Given entries:
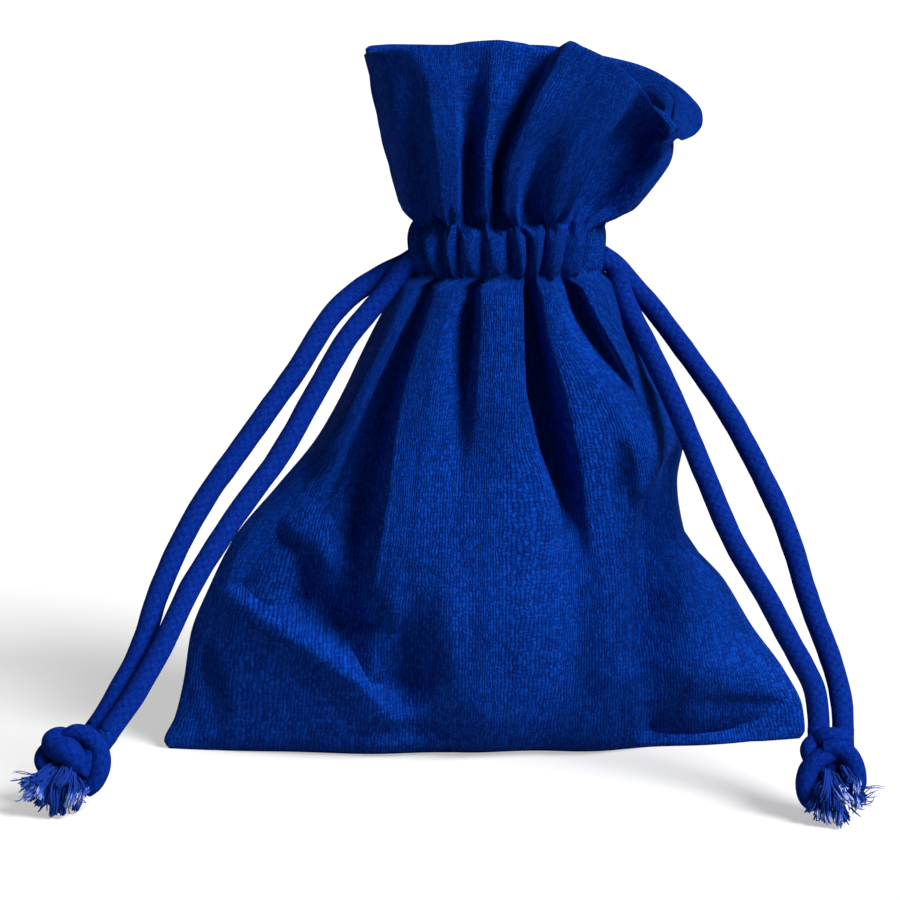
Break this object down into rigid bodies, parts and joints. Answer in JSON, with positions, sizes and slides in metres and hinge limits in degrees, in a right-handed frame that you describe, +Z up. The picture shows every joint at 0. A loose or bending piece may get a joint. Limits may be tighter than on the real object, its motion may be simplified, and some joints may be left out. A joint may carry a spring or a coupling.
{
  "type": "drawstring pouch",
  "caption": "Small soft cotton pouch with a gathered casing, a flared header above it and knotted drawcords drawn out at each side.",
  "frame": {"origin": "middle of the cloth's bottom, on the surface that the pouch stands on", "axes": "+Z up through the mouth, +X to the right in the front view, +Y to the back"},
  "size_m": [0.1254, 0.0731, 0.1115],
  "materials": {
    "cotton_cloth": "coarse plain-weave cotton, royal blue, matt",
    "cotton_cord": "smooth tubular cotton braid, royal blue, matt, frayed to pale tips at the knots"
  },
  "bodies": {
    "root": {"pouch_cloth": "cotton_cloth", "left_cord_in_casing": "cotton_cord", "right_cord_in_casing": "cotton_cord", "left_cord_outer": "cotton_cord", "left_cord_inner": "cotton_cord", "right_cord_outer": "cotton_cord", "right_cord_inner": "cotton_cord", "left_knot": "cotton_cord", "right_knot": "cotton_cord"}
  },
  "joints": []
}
...
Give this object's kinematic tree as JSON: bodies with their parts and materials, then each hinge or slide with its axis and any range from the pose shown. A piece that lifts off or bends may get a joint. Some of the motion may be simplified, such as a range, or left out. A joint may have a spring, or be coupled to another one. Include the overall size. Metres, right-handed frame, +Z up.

What is being asked:
Sift through the entries and copy every line with "each".

Answer to this task:
  "caption": "Small soft cotton pouch with a gathered casing, a flared header above it and knotted drawcords drawn out at each side.",
Give this object's kinematic tree as JSON: bodies with their parts and materials, then each hinge or slide with its axis and any range from the pose shown. A piece that lifts off or bends may get a joint. Some of the motion may be simplified, such as a range, or left out. A joint may have a spring, or be coupled to another one. Include the overall size. Metres, right-handed frame, +Z up.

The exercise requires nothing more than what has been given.